What you are asked to do:
Your task is to reproduce the material exactly.

Dataset excerpt:

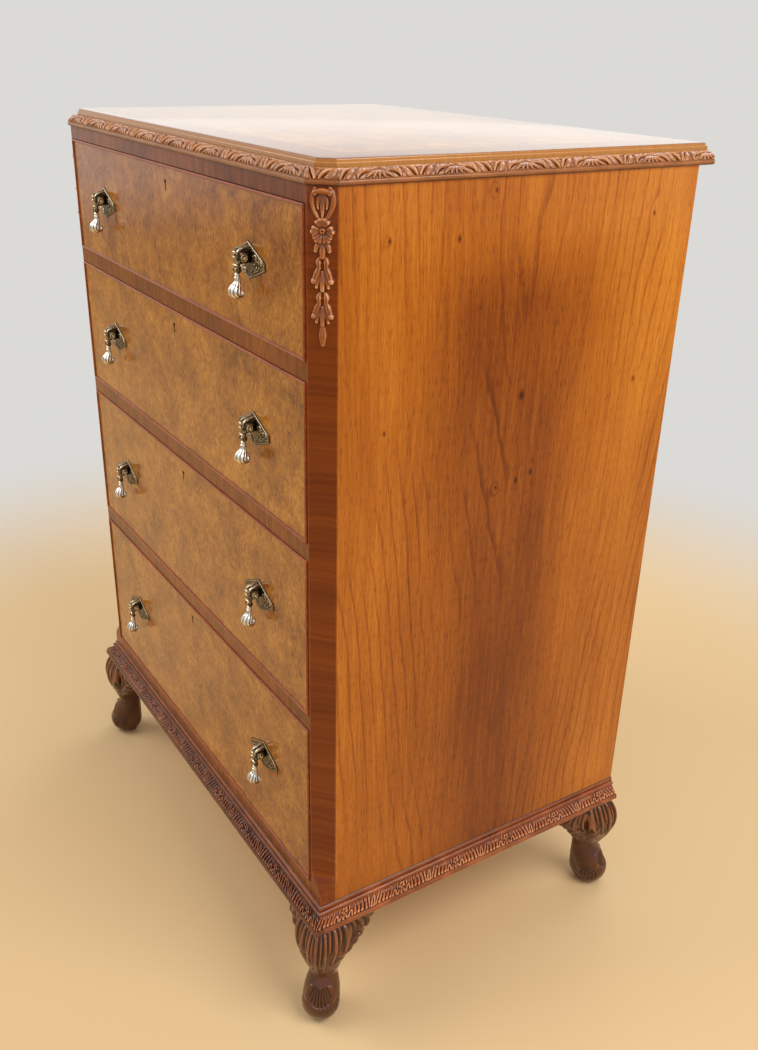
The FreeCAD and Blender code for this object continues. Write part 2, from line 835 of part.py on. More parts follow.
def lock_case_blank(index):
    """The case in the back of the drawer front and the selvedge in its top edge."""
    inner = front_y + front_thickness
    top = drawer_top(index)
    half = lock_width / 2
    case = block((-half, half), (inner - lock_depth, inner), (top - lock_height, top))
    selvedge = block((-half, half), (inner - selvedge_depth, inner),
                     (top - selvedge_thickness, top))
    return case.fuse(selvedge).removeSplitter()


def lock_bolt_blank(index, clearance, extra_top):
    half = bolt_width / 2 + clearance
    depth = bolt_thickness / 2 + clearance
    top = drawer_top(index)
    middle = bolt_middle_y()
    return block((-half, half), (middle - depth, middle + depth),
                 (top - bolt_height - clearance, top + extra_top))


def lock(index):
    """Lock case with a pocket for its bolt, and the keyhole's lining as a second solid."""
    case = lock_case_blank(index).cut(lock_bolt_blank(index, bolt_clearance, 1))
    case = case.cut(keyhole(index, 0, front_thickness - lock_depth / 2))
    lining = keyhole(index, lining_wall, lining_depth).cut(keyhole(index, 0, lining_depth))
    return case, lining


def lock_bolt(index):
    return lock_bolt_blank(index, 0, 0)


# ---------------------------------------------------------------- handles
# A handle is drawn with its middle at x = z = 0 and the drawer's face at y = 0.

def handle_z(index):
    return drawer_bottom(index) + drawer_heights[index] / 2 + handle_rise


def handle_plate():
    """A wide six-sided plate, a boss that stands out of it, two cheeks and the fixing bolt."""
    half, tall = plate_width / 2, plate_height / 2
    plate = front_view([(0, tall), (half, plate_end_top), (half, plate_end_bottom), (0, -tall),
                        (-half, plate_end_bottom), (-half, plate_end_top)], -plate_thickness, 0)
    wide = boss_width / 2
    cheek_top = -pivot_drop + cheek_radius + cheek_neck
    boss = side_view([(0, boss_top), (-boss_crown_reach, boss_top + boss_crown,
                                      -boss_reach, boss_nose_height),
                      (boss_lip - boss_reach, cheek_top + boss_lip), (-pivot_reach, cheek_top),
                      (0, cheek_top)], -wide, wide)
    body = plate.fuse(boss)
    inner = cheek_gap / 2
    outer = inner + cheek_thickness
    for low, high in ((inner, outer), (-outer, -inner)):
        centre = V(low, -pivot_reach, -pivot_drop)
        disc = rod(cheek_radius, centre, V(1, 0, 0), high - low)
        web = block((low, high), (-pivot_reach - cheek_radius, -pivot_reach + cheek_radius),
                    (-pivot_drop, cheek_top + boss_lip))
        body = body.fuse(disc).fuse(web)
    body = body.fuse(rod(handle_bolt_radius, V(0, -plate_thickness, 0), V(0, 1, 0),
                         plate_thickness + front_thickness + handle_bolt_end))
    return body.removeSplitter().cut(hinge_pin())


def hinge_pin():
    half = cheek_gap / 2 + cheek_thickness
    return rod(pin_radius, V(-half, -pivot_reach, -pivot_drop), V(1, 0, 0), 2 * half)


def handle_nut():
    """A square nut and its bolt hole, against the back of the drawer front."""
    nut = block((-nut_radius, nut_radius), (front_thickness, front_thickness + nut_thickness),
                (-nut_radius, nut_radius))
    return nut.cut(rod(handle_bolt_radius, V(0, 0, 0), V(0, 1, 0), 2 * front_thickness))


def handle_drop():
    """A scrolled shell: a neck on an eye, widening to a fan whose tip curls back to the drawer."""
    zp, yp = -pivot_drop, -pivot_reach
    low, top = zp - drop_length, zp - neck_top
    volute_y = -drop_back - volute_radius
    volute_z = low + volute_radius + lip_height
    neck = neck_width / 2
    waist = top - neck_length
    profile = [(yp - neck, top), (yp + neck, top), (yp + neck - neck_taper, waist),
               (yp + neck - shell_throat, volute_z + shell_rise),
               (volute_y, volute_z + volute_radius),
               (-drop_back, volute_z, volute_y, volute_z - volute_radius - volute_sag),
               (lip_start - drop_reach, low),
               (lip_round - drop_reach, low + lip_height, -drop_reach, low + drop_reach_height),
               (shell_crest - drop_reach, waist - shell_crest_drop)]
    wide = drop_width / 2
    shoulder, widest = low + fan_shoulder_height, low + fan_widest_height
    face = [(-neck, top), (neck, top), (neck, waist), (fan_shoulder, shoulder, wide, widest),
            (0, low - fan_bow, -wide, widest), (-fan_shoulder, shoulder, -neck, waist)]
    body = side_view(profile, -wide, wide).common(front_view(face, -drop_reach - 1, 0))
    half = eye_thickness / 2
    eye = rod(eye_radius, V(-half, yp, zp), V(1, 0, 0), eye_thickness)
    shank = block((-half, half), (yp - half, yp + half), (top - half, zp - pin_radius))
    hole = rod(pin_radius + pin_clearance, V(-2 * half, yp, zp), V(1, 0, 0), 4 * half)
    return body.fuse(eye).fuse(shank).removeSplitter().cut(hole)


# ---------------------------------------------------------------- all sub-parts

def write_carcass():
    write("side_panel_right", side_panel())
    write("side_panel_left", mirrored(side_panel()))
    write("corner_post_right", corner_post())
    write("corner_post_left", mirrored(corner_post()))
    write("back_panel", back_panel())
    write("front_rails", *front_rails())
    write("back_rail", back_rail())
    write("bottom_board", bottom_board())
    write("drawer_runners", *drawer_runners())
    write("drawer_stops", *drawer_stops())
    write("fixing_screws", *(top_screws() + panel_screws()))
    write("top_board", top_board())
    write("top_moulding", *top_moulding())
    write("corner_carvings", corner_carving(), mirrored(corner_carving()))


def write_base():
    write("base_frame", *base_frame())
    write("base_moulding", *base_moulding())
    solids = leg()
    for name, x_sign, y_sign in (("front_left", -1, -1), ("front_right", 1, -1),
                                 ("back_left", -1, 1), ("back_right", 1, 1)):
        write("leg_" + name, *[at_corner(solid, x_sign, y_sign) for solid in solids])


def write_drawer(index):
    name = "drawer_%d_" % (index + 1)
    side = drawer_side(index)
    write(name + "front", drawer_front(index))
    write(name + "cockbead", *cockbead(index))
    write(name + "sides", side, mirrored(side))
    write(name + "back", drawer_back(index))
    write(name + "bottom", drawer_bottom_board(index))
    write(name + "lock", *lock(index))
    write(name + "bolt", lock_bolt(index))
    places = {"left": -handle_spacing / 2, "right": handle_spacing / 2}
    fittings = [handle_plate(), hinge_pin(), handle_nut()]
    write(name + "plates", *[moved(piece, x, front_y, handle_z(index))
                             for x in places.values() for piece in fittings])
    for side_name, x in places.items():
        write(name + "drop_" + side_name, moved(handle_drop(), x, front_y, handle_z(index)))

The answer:
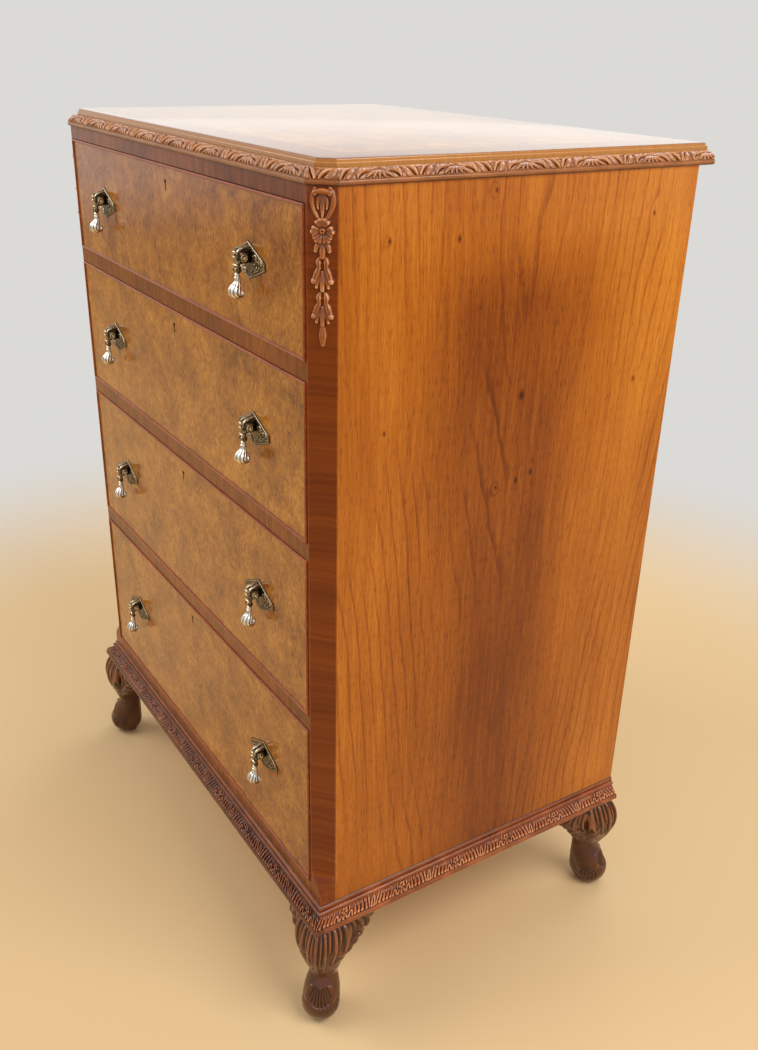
The FreeCAD and Blender code for this object continues. Write part 2, from line 835 of part.py on. More parts follow.
def lock_case_blank(index):
    """The case in the back of the drawer front and the selvedge in its top edge."""
    inner = front_y + front_thickness
    top = drawer_top(index)
    half = lock_width / 2
    case = block((-half, half), (inner - lock_depth, inner), (top - lock_height, top))
    selvedge = block((-half, half), (inner - selvedge_depth, inner),
                     (top - selvedge_thickness, top))
    return case.fuse(selvedge).removeSplitter()


def lock_bolt_blank(index, clearance, extra_top):
    half = bolt_width / 2 + clearance
    depth = bolt_thickness / 2 + clearance
    top = drawer_top(index)
    middle = bolt_middle_y()
    return block((-half, half), (middle - depth, middle + depth),
                 (top - bolt_height - clearance, top + extra_top))


def lock(index):
    """Lock case with a pocket for its bolt, and the keyhole's lining as a second solid."""
    case = lock_case_blank(index).cut(lock_bolt_blank(index, bolt_clearance, 1))
    case = case.cut(keyhole(index, 0, front_thickness - lock_depth / 2))
    lining = keyhole(index, lining_wall, lining_depth).cut(keyhole(index, 0, lining_depth))
    return case, lining


def lock_bolt(index):
    return lock_bolt_blank(index, 0, 0)


# ---------------------------------------------------------------- handles
# A handle is drawn with its middle at x = z = 0 and the drawer's face at y = 0.

def handle_z(index):
    return drawer_bottom(index) + drawer_heights[index] / 2 + handle_rise


def handle_plate():
    """A wide six-sided plate, a boss that stands out of it, two cheeks and the fixing bolt."""
    half, tall = plate_width / 2, plate_height / 2
    plate = front_view([(0, tall), (half, plate_end_top), (half, plate_end_bottom), (0, -tall),
                        (-half, plate_end_bottom), (-half, plate_end_top)], -plate_thickness, 0)
    wide = boss_width / 2
    cheek_top = -pivot_drop + cheek_radius + cheek_neck
    boss = side_view([(0, boss_top), (-boss_crown_reach, boss_top + boss_crown,
                                      -boss_reach, boss_nose_height),
                      (boss_lip - boss_reach, cheek_top + boss_lip), (-pivot_reach, cheek_top),
                      (0, cheek_top)], -wide, wide)
    body = plate.fuse(boss)
    inner = cheek_gap / 2
    outer = inner + cheek_thickness
    for low, high in ((inner, outer), (-outer, -inner)):
        centre = V(low, -pivot_reach, -pivot_drop)
        disc = rod(cheek_radius, centre, V(1, 0, 0), high - low)
        web = block((low, high), (-pivot_reach - cheek_radius, -pivot_reach + cheek_radius),
                    (-pivot_drop, cheek_top + boss_lip))
        body = body.fuse(disc).fuse(web)
    body = body.fuse(rod(handle_bolt_radius, V(0, -plate_thickness, 0), V(0, 1, 0),
                         plate_thickness + front_thickness + handle_bolt_end))
    return body.removeSplitter().cut(hinge_pin())


def hinge_pin():
    half = cheek_gap / 2 + cheek_thickness
    return rod(pin_radius, V(-half, -pivot_reach, -pivot_drop), V(1, 0, 0), 2 * half)


def handle_nut():
    """A square nut and its bolt hole, against the back of the drawer front."""
    nut = block((-nut_radius, nut_radius), (front_thickness, front_thickness + nut_thickness),
                (-nut_radius, nut_radius))
    return nut.cut(rod(handle_bolt_radius, V(0, 0, 0), V(0, 1, 0), 2 * front_thickness))


def handle_drop():
    """A scrolled shell: a neck on an eye, widening to a fan whose tip curls back to the drawer."""
    zp, yp = -pivot_drop, -pivot_reach
    low, top = zp - drop_length, zp - neck_top
    volute_y = -drop_back - volute_radius
    volute_z = low + volute_radius + lip_height
    neck = neck_width / 2
    waist = top - neck_length
    profile = [(yp - neck, top), (yp + neck, top), (yp + neck - neck_taper, waist),
               (yp + neck - shell_throat, volute_z + shell_rise),
               (volute_y, volute_z + volute_radius),
               (-drop_back, volute_z, volute_y, volute_z - volute_radius - volute_sag),
               (lip_start - drop_reach, low),
               (lip_round - drop_reach, low + lip_height, -drop_reach, low + drop_reach_height),
               (shell_crest - drop_reach, waist - shell_crest_drop)]
    wide = drop_width / 2
    shoulder, widest = low + fan_shoulder_height, low + fan_widest_height
    face = [(-neck, top), (neck, top), (neck, waist), (fan_shoulder, shoulder, wide, widest),
            (0, low - fan_bow, -wide, widest), (-fan_shoulder, shoulder, -neck, waist)]
    body = side_view(profile, -wide, wide).common(front_view(face, -drop_reach - 1, 0))
    half = eye_thickness / 2
    eye = rod(eye_radius, V(-half, yp, zp), V(1, 0, 0), eye_thickness)
    shank = block((-half, half), (yp - half, yp + half), (top - half, zp - pin_radius))
    hole = rod(pin_radius + pin_clearance, V(-2 * half, yp, zp), V(1, 0, 0), 4 * half)
    return body.fuse(eye).fuse(shank).removeSplitter().cut(hole)


# ---------------------------------------------------------------- all sub-parts

def write_carcass():
    write("side_panel_right", side_panel())
    write("side_panel_left", mirrored(side_panel()))
    write("corner_post_right", corner_post())
    write("corner_post_left", mirrored(corner_post()))
    write("back_panel", back_panel())
    write("front_rails", *front_rails())
    write("back_rail", back_rail())
    write("bottom_board", bottom_board())
    write("drawer_runners", *drawer_runners())
    write("drawer_stops", *drawer_stops())
    write("fixing_screws", *(top_screws() + panel_screws()))
    write("top_board", top_board())
    write("top_moulding", *top_moulding())
    write("corner_carvings", corner_carving(), mirrored(corner_carving()))


def write_base():
    write("base_frame", *base_frame())
    write("base_moulding", *base_moulding())
    solids = leg()
    for name, x_sign, y_sign in (("front_left", -1, -1), ("front_right", 1, -1),
                                 ("back_left", -1, 1), ("back_right", 1, 1)):
        write("leg_" + name, *[at_corner(solid, x_sign, y_sign) for solid in solids])


def write_drawer(index):
    name = "drawer_%d_" % (index + 1)
    side = drawer_side(index)
    write(name + "front", drawer_front(index))
    write(name + "cockbead", *cockbead(index))
    write(name + "sides", side, mirrored(side))
    write(name + "back", drawer_back(index))
    write(name + "bottom", drawer_bottom_board(index))
    write(name + "lock", *lock(index))
    write(name + "bolt", lock_bolt(index))
    places = {"left": -handle_spacing / 2, "right": handle_spacing / 2}
    fittings = [handle_plate(), hinge_pin(), handle_nut()]
    write(name + "plates", *[moved(piece, x, front_y, handle_z(index))
                             for x in places.values() for piece in fittings])
    for side_name, x in places.items():
        write(name + "drop_" + side_name, moved(handle_drop(), x, front_y, handle_z(index)))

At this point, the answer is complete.